Pedagogical Efficacy and Barriers: Analysis of Faculty Perceptions on Augmented Reality Integration in Fashion Education
by Dr. Kavita Choudhary, Sharmila Sure
Published: June 15, 2026 • DOI: 10.47772/IJRISS.2026.1026EDU0334
Abstract
Fashion pedagogy is predominantly visual and practice-based; Augmented reality (AR) offers enhanced spatial comprehension and iterative design, however it, encounters adoption obstacles, including infrastructure, training, and assessment alignment. This study aimed to assess the faculty perspectives towards the pedagogical efficacy of augmented reality in fashion education. This study used a mixed-methods design.

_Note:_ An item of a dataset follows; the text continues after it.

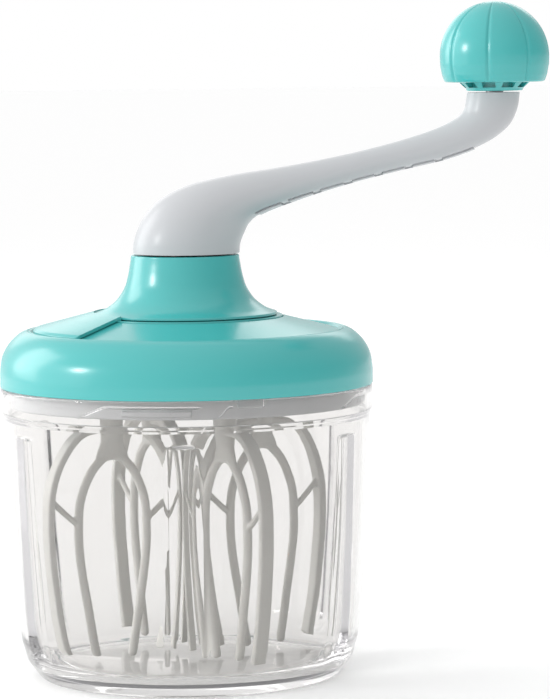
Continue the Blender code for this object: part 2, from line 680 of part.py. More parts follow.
def make_crank(parts, cutters):
    """The moulded arm, its underside cover, and the pin that carries the knob."""
    arm = loft("crank_arm", ARM_SECTIONS, parts, sides=18)
    bore = extruded("cut_hub_bore", [double_d(SHAFT_R + GAP, FLAT_HALF + GAP)], 140.0, SHAFT_Z[1] + GAP, cutters)
    combine(arm, bore, "DIFFERENCE")
    combine(arm, cylinder("cut_screw_tip", 2.2, (150.0, 163.6), cutters, vertices=12), "DIFFERENCE")
    pin_at = (KNOB_X, 0.0)
    combine(arm, cylinder("cut_pin", PIN_R + GAP, (185.0, 199.0), cutters, pin_at, 16), "DIFFERENCE")
    combine(arm, prism_strip("cut_cover", 2.0 + GAP, 4.0 + GAP, 4.0, GAP, cutters), "DIFFERENCE")
    smooth(arm)
    paint(arm, "grey_plastic")
    cover = prism_strip("arm_cover", 2.0, 4.0, -0.4, 0.0, parts)
    smooth(cover)
    paint(cover, "grey_plastic")
    profile = [(0.0, 213.0), (4.6, 213.0), (5.6, 212.2), (5.6, 210.4), (PIN_R, 210.4), (PIN_R, 185.4), (0.0, 185.4)]
    pin = turned("knob_pin", profile, parts, steps=14)
    pin.location.x = KNOB_X * MM
    smooth(pin)
    paint(pin, "steel")


def prism_strip(name, depth, half, drop, longer, collection):
    """A strip along the arm's underside: depth into the arm, half its width, drop below its skin, longer at each end."""
    inner, outer = [], []
    for top, bottom, _ in ARM_SECTIONS[COVER_FIRST:COVER_LAST]:
        up = (Vector(top) - Vector(bottom)).normalized()
        inner.append(tuple(Vector(bottom) + up * depth))
        outer.append(tuple(Vector(bottom) - up * drop))
    for line in (inner, outer):
        along = (Vector(line[1]) - Vector(line[0])).normalized()
        line[0] = tuple(Vector(line[0]) - along * longer)
        along = (Vector(line[-1]) - Vector(line[-2])).normalized()
        line[-1] = tuple(Vector(line[-1]) + along * longer)
    return extruded(name, [inner + outer[::-1]], -half, half, collection, upright=True)


# ---------------------------------------------------------------- knob


def make_knob(parts, cutters):
    """A domed grip snapped over a ribbed collar, which spins on the pin."""
    dome = []
    for step in range(9):
        angle = radians(90.0 - 11.25 * step)
        dome.append((KNOB_R * cos(angle) if step else 0.0, KNOB_CENTRE_Z + KNOB_R * sin(angle)))
    skirt = [(18.6, 206.0), (18.2, 203.6), (17.3, 201.9), (16.0, KNOB_BOTTOM), (12.4, KNOB_BOTTOM)]
    inner_r, ceiling = KNOB_R - 2.0, 226.2
    hollow = [(12.4, 203.0), (15.8, 204.4), (inner_r, 209.0), (inner_r - 1.2, 215.5), (13.0, 220.4), (8.0, 224.6)]
    hollow.append((0.0, ceiling))
    shell = turned("knob_shell", dome + skirt + hollow, parts, steps=24)
    grip = [(0.0, 206.8), (8.0, 206.8), (11.4, 204.6), (12.1, 203.6), (12.1, 201.0), (11.4, 199.6), (9.4, 198.4)]
    grip += [(9.2, 198.0), (0.0, 198.0)]
    collar = turned("knob_collar", grip, parts, steps=20)
    windows = bmesh.new()
    for number in range(10):
        turn = Matrix.Rotation(2 * pi * number / 10, 4, "Z")
        place = turn @ Matrix.Translation((11.6 * MM, 0.0, 200.1 * MM))
        bmesh.ops.create_cube(windows, size=1.0, matrix=place @ Matrix.Diagonal((4.4 * MM, 3.6 * MM, 1.9 * MM, 1.0)))
    mesh = bpy.data.meshes.new("cut_windows")
    windows.to_mesh(mesh)
    windows.free()
    combine(collar, add_object("cut_windows", mesh, cutters), "DIFFERENCE")
    cut = cylinder("cut_collar_bore", PIN_R + GAP, (190.0, 215.0), cutters, vertices=20)
    combine(collar, cut, "DIFFERENCE")
    for piece in (shell, collar):
        piece.location.x = KNOB_X * MM
    for name in ("cut_windows", "cut_collar_bore"):
        bpy.data.objects[name].location.x = KNOB_X * MM
    smooth(shell)
    paint(shell, "teal_plastic")
    smooth(collar)
    paint(collar, "teal_plastic")


def main():
    clear_scene()
    parts = new_collection("egg_beater")
    cutters = new_collection("cutters")
    cutters.hide_render = True
    make_cup(parts, cutters)
    make_lid_dome(parts, cutters)
    make_neck_tower(parts, cutters)
    make_port_shutter(parts, cutters)
    make_gearbox_base(parts, cutters)
    make_lid_fittings(parts)
    make_drive_wheel(parts, cutters)
    make_whisk_drives(parts)
    make_whisks(parts, cutters)
    make_drive_shaft(parts, cutters)
    make_crank(parts, cutters)
    make_knob(parts, cutters)


if __name__ == "__main__":
    main()
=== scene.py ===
"""Looks of a hand-crank egg beater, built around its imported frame.

Lengths in the outlines are millimetres, and MM turns them into metres where a mesh is made. Angles are
degrees about Z, counted from +X, so the front of the beaker is at -90.
"""

import json
from math import cos, exp, hypot, pi, radians, sin, tan

import bmesh
import bpy
from mathutils import Matrix, Vector


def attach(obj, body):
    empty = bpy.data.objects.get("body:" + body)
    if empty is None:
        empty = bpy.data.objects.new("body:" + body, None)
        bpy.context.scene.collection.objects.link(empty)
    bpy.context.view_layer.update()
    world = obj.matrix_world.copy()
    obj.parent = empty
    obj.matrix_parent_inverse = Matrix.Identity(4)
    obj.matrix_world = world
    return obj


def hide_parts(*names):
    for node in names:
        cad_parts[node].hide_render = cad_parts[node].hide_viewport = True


bl_info = {
    "name": "Egg beater",
    "version": (1, 0, 0),
    "blender": (4, 5, 0),
    "location": "3D View > Sidebar > Egg beater",
    "description": "Builds the visible pieces and finishes of a hand-crank egg beater",
    "category": "Object",
}

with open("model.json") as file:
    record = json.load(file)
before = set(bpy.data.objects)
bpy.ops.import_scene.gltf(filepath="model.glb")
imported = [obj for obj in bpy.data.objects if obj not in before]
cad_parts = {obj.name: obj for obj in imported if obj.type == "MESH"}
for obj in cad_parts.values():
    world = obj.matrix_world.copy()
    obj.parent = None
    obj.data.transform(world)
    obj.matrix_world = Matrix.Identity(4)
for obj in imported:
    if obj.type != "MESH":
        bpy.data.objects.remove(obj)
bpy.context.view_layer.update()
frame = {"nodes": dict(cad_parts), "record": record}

MM = 0.001
WHISK_ANGLES = (207.5, 297.5, 27.5, 117.5)
WHISK_CIRCLE_R = 28.5
WHISK_TWIST = 5.5
KNOB_X = 105.7
TRACK_R = (33.3, 52.6)
PORT_SPAN = (152.5, 207.5)
SHUTTER_SPAN = (138.0, 228.0)


# ---------------------------------------------------------------- settings


def linear(code):
    """An sRGB hex colour as the linear RGB that shaders take."""
    parts = [int(code[i : i + 2], 16) / 255 for i in (0, 2, 4)]
    return tuple(p / 12.92 if p <= 0.04045 else ((p + 0.055) / 1.055) ** 2.4 for p in parts)


def colour_setting(name, code, description):
    return bpy.props.FloatVectorProperty(
        name=name, description=description, subtype="COLOR", size=3, min=0.0, max=1.0, default=linear(code)
    )


def length_setting(name, millimetres, description):
    return bpy.props.FloatProperty(
        name=name,
        description=description,
        subtype="DISTANCE",
        unit="LENGTH",
        default=millimetres * MM,
        min=0.0,
    )


class EggBeaterColours(bpy.types.PropertyGroup):
    """Colours of the plastics."""

    teal: colour_setting("Teal", "3FB4B3", "Moulded cover, neck, shutter and knob")
    grey: colour_setting("Grey", "BDBFC2", "Crank arm")
    skirt: colour_setting("Skirt", "DCDDDF", "Gearbox floor and skirt")
    whisk: colour_setting("Whisk", "D8D7D3", "Whisks")
    clear: colour_setting("Clear", "EEEDEC", "Tint of the clear beaker")
    white: colour_setting("White", "E9E8E3", "Gears and bushes inside")


class EggBeaterSizes(bpy.types.PropertyGroup):
    """Sizes of the surface detail."""

    flute_depth: length_setting("Flute depth", 1.0, "Depth of the six flutes in the beaker's wall")
    flute_top: length_setting("Flute width at top", 9.8, "Width of each flute at its upper end")
    flute_foot: length_setting("Flute width at foot", 15.2, "Width of each flute at its lower end")
    knob_groove: length_setting("Knob groove", 0.5, "Depth of the grooves down the knob")
    seam: length_setting("Seam", 0.26, "Gap round the arm's underside cover")
    tab_pitch: length_setting("Tab pitch", 10.3, "Spacing of the tabs along the arm's seam")
    whisk_voxel: length_setting("Whisk voxel", 0.36, "Grid that melts the whisk's rods together")


# ---------------------------------------------------------------- mesh tools


def new_object(name, mesh):
    obj = bpy.data.objects.new(name, mesh)
    bpy.context.scene.collection.objects.link(obj)
    return obj


def mesh_from(work, name):
    bmesh.ops.remove_doubles(work, verts=work.verts, dist=1e-7)
    bmesh.ops.recalc_face_normals(work, faces=work.faces)
    mesh = bpy.data.meshes.new(name)
    work.to_mesh(mesh)
    work.free()
    return mesh


def evaluated_mesh(obj):
    """The object's mesh with its modifiers applied."""
    bpy.context.view_layer.update()
    graph = bpy.context.evaluated_depsgraph_get()
    mesh = bpy.data.meshes.new_from_object(obj.evaluated_get(graph))
    mesh.name = obj.name
    return mesh


def apply_modifiers(obj):
    mesh = evaluated_mesh(obj)
    obj.modifiers.clear()
    obj.data = mesh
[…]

A quantitative questionnaire (UTAUT/TAM constructs), was sent to 92 faculty members who teach patternmaking in fashion courses and SPSS was used to analyze the answers. Based on a semi-structured questionnaire qualitative interviews were conducted with 30 faculty members, who had answered the quantitative questionnaire. The interviews were analyzed using Nvivo software. The findings revealed that the faculty felt that visualization, confidence, and experiential learning provided by AR were helpful, but that high effort expectancy, a lack of discipline-specific AR tools, and weak institutional support make it hard to scale up. Suggestions include co-design, centralized asset support, and ongoing training specific to each discipline. The limitations of this study are that it is based on cross-sectional design and faculty-only sample; future research can incorporate longitudinal design and student-level outcomes. This study uniquely synthesizes Cognitive Load Theory and Experiential Learning Theory with UTAUT constructs to elucidate the interplay of cognitive and institutional factors in influencing AR adoption within creative curricula.